_Exercise goal_:
Write the material out again in full, exactly.

_Material provided_:

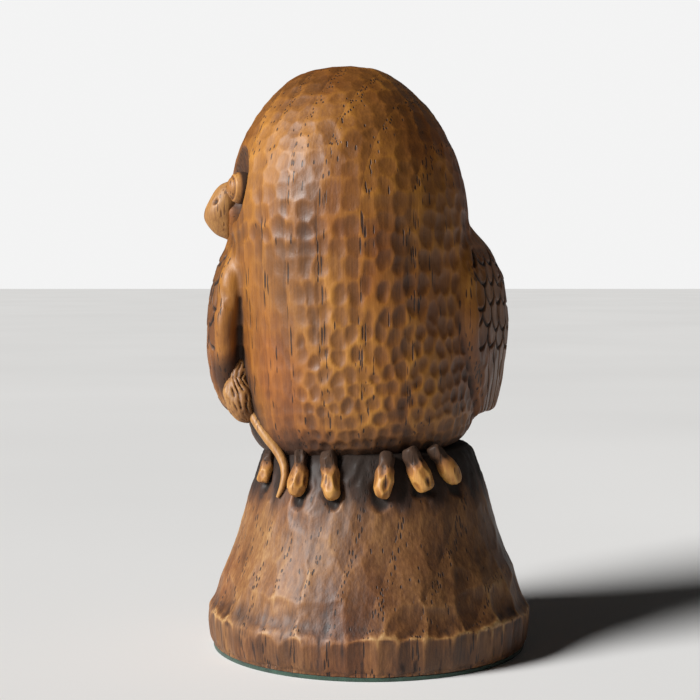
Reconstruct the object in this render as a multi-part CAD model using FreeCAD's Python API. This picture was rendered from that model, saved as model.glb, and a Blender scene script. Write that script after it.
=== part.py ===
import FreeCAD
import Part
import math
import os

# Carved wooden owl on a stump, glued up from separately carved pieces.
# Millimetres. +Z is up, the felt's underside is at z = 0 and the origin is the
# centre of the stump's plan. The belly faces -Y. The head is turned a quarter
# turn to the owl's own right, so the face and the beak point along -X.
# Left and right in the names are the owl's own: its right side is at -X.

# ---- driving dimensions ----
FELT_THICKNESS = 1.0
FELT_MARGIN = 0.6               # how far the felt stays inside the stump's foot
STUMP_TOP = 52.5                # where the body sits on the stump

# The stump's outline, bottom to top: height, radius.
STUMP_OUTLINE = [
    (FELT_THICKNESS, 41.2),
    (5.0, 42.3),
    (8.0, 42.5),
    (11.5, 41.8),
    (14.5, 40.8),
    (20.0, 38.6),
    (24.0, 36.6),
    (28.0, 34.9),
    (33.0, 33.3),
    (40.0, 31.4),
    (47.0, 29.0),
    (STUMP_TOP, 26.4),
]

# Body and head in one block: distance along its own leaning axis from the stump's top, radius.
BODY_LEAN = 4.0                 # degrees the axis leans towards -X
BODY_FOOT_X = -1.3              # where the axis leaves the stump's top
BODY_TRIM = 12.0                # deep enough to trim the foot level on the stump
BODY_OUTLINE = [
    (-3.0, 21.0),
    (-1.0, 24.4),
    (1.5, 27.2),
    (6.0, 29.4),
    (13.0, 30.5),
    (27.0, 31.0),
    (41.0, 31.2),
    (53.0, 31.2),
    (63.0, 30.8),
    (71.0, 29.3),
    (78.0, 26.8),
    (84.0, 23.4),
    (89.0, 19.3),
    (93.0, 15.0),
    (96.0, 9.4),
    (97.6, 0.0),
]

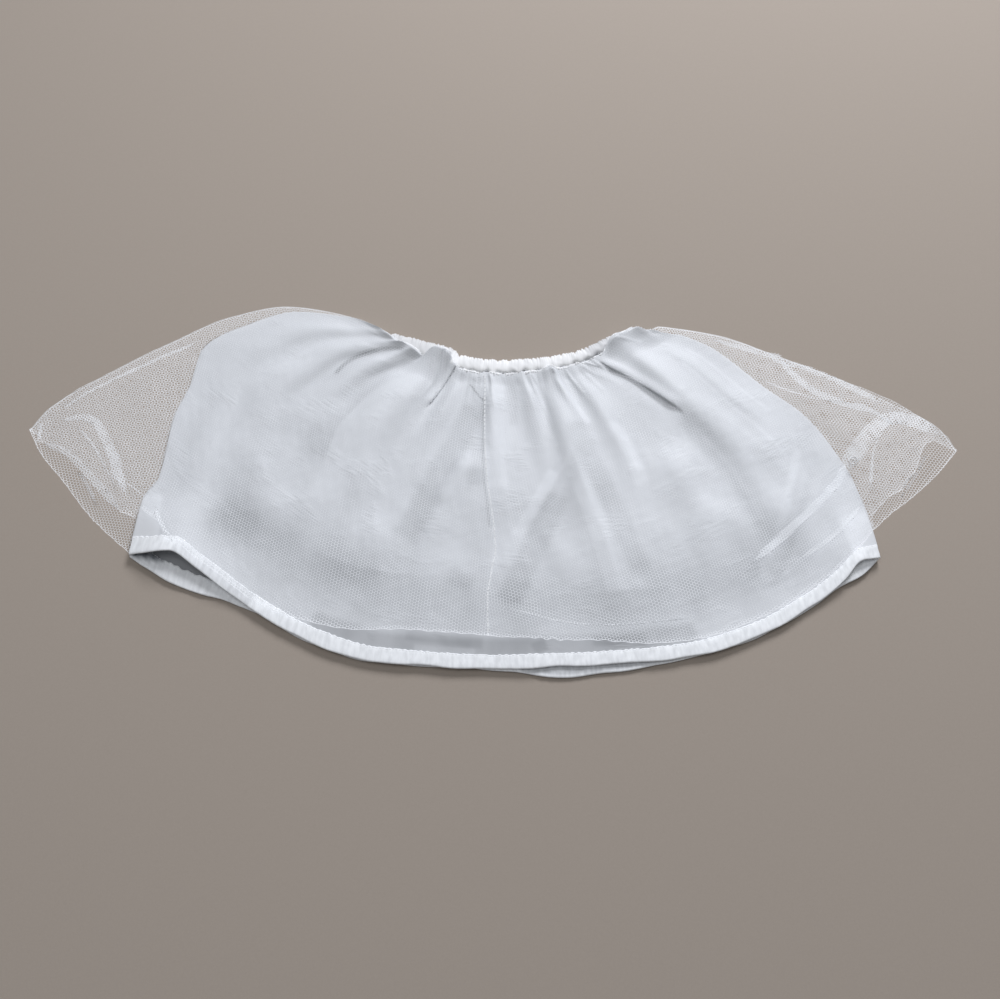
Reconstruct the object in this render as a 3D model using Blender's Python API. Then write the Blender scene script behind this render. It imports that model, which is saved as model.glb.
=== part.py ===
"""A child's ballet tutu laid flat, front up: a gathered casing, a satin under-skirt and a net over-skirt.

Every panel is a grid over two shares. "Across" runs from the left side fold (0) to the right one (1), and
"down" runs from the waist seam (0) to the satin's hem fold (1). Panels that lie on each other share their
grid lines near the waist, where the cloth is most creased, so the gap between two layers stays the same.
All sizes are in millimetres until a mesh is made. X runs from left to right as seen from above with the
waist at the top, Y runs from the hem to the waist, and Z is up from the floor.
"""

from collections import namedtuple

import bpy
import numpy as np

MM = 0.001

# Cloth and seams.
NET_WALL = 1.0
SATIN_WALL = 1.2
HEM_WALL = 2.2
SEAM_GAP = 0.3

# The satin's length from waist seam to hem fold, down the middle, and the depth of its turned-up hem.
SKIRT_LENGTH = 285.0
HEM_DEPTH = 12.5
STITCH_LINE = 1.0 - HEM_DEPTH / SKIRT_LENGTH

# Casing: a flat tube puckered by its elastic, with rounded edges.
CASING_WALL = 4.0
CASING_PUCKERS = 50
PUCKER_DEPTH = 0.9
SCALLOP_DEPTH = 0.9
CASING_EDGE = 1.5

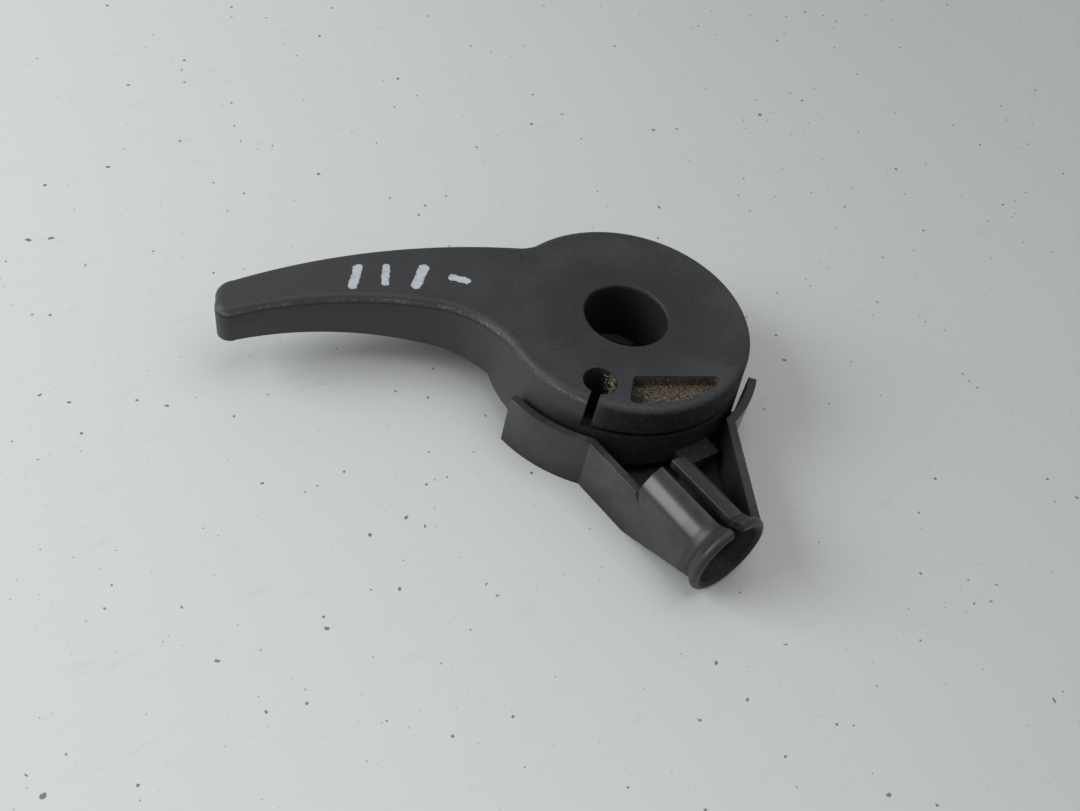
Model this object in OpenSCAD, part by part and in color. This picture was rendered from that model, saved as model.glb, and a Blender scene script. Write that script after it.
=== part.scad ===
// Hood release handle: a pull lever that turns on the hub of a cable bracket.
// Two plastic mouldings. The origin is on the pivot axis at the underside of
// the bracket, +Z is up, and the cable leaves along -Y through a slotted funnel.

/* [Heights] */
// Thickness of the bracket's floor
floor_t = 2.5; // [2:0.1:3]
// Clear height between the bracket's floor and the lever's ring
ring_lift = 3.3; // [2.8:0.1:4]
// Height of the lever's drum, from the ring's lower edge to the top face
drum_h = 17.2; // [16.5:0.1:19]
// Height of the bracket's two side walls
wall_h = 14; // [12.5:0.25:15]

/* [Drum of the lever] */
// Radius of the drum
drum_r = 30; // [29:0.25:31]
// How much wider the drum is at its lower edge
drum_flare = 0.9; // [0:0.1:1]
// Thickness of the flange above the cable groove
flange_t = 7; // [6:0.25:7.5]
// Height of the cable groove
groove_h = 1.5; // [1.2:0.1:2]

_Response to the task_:
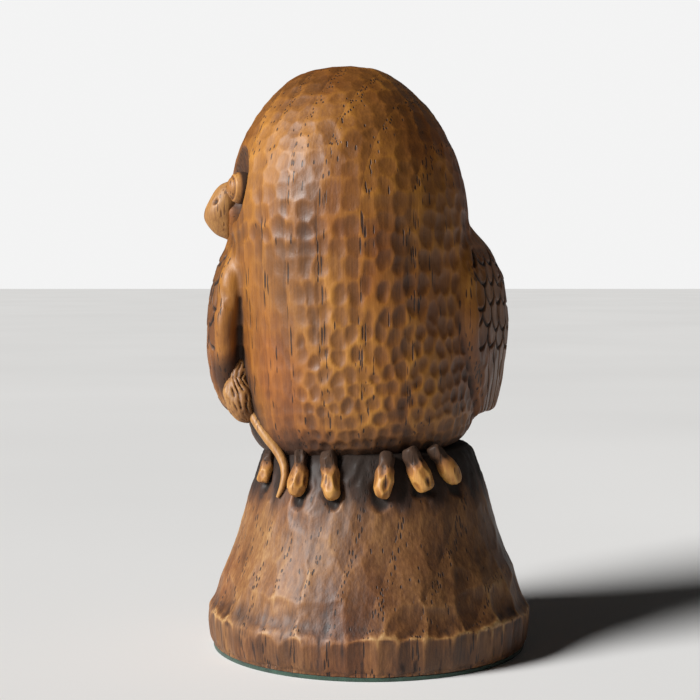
Reconstruct the object in this render as a multi-part CAD model using FreeCAD's Python API. This picture was rendered from that model, saved as model.glb, and a Blender scene script. Write that script after it.
=== part.py ===
import FreeCAD
import Part
import math
import os

# Carved wooden owl on a stump, glued up from separately carved pieces.
# Millimetres. +Z is up, the felt's underside is at z = 0 and the origin is the
# centre of the stump's plan. The belly faces -Y. The head is turned a quarter
# turn to the owl's own right, so the face and the beak point along -X.
# Left and right in the names are the owl's own: its right side is at -X.

# ---- driving dimensions ----
FELT_THICKNESS = 1.0
FELT_MARGIN = 0.6               # how far the felt stays inside the stump's foot
STUMP_TOP = 52.5                # where the body sits on the stump

# The stump's outline, bottom to top: height, radius.
STUMP_OUTLINE = [
    (FELT_THICKNESS, 41.2),
    (5.0, 42.3),
    (8.0, 42.5),
    (11.5, 41.8),
    (14.5, 40.8),
    (20.0, 38.6),
    (24.0, 36.6),
    (28.0, 34.9),
    (33.0, 33.3),
    (40.0, 31.4),
    (47.0, 29.0),
    (STUMP_TOP, 26.4),
]

# Body and head in one block: distance along its own leaning axis from the stump's top, radius.
BODY_LEAN = 4.0                 # degrees the axis leans towards -X
BODY_FOOT_X = -1.3              # where the axis leaves the stump's top
BODY_TRIM = 12.0                # deep enough to trim the foot level on the stump
BODY_OUTLINE = [
    (-3.0, 21.0),
    (-1.0, 24.4),
    (1.5, 27.2),
    (6.0, 29.4),
    (13.0, 30.5),
    (27.0, 31.0),
    (41.0, 31.2),
    (53.0, 31.2),
    (63.0, 30.8),
    (71.0, 29.3),
    (78.0, 26.8),
    (84.0, 23.4),
    (89.0, 19.3),
    (93.0, 15.0),
    (96.0, 9.4),
    (97.6, 0.0),
]

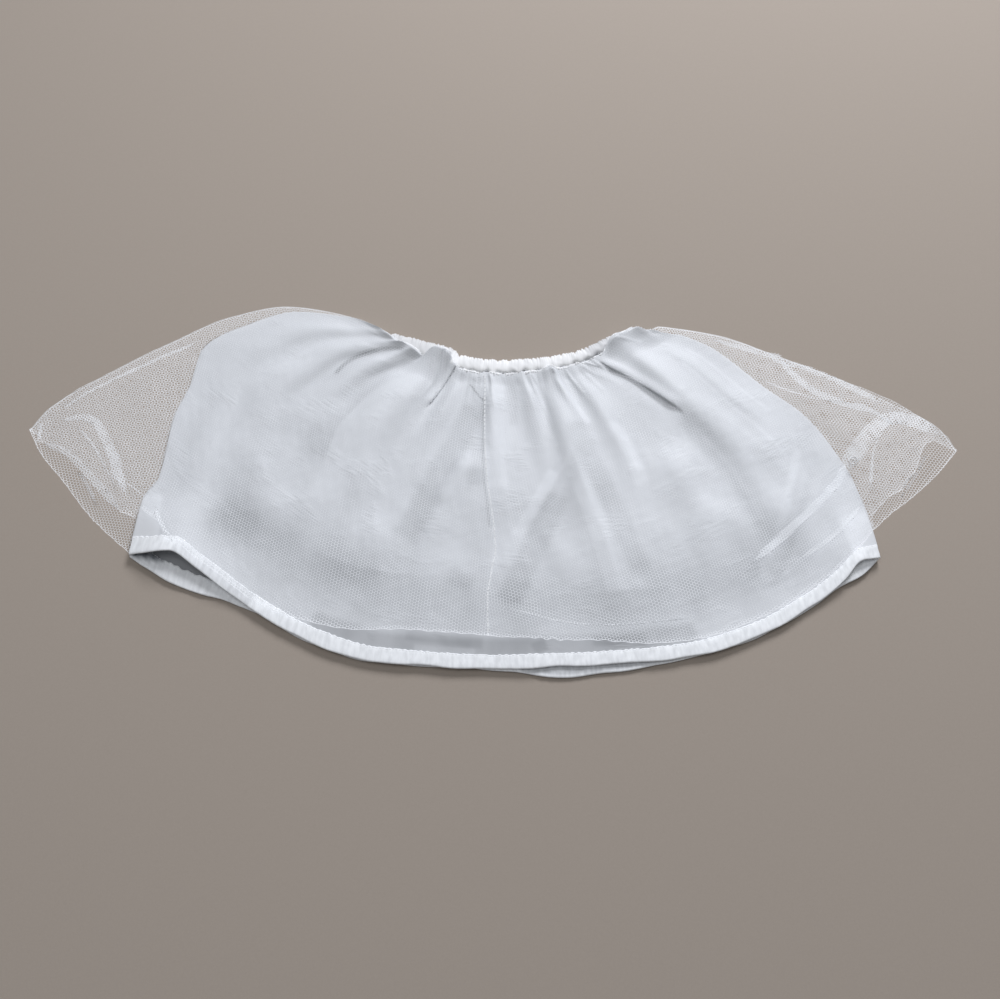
Reconstruct the object in this render as a 3D model using Blender's Python API. Then write the Blender scene script behind this render. It imports that model, which is saved as model.glb.
=== part.py ===
"""A child's ballet tutu laid flat, front up: a gathered casing, a satin under-skirt and a net over-skirt.

Every panel is a grid over two shares. "Across" runs from the left side fold (0) to the right one (1), and
"down" runs from the waist seam (0) to the satin's hem fold (1). Panels that lie on each other share their
grid lines near the waist, where the cloth is most creased, so the gap between two layers stays the same.
All sizes are in millimetres until a mesh is made. X runs from left to right as seen from above with the
waist at the top, Y runs from the hem to the waist, and Z is up from the floor.
"""

from collections import namedtuple

import bpy
import numpy as np

MM = 0.001

# Cloth and seams.
NET_WALL = 1.0
SATIN_WALL = 1.2
HEM_WALL = 2.2
SEAM_GAP = 0.3

# The satin's length from waist seam to hem fold, down the middle, and the depth of its turned-up hem.
SKIRT_LENGTH = 285.0
HEM_DEPTH = 12.5
STITCH_LINE = 1.0 - HEM_DEPTH / SKIRT_LENGTH

# Casing: a flat tube puckered by its elastic, with rounded edges.
CASING_WALL = 4.0
CASING_PUCKERS = 50
PUCKER_DEPTH = 0.9
SCALLOP_DEPTH = 0.9
CASING_EDGE = 1.5

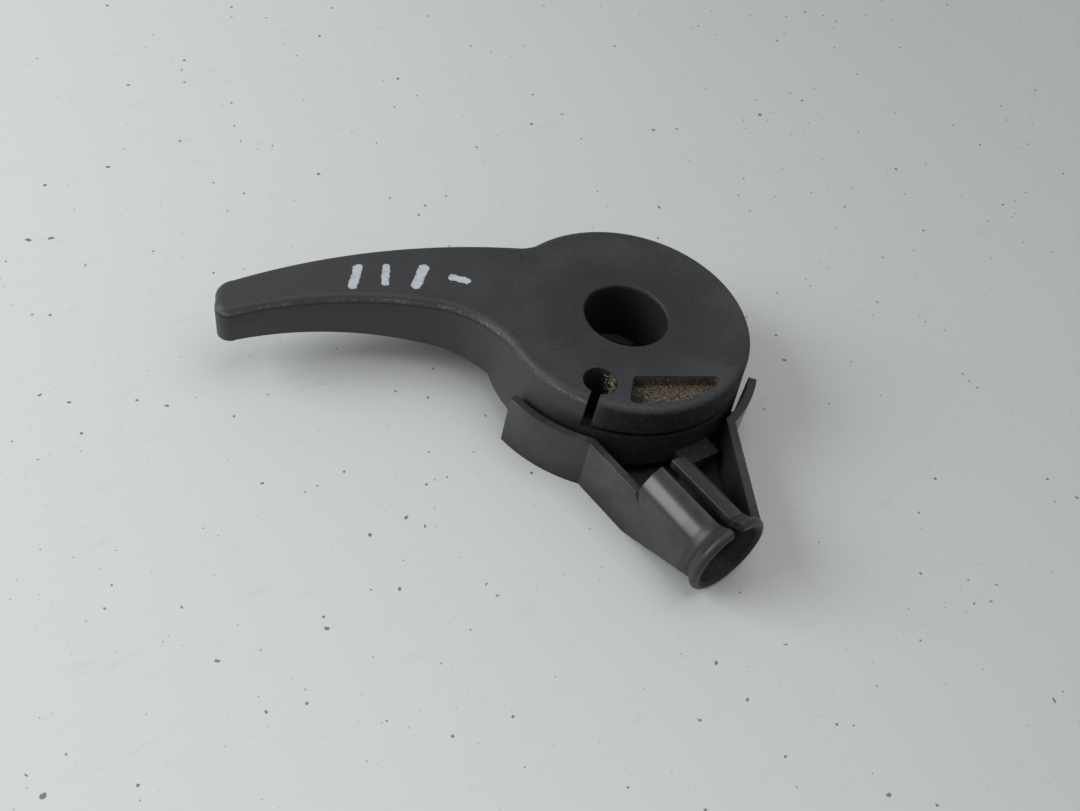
Model this object in OpenSCAD, part by part and in color. This picture was rendered from that model, saved as model.glb, and a Blender scene script. Write that script after it.
=== part.scad ===
// Hood release handle: a pull lever that turns on the hub of a cable bracket.
// Two plastic mouldings. The origin is on the pivot axis at the underside of
// the bracket, +Z is up, and the cable leaves along -Y through a slotted funnel.

/* [Heights] */
// Thickness of the bracket's floor
floor_t = 2.5; // [2:0.1:3]
// Clear height between the bracket's floor and the lever's ring
ring_lift = 3.3; // [2.8:0.1:4]
// Height of the lever's drum, from the ring's lower edge to the top face
drum_h = 17.2; // [16.5:0.1:19]
// Height of the bracket's two side walls
wall_h = 14; // [12.5:0.25:15]

/* [Drum of the lever] */
// Radius of the drum
drum_r = 30; // [29:0.25:31]
// How much wider the drum is at its lower edge
drum_flare = 0.9; // [0:0.1:1]
// Thickness of the flange above the cable groove
flange_t = 7; // [6:0.25:7.5]
// Height of the cable groove
groove_h = 1.5; // [1.2:0.1:2]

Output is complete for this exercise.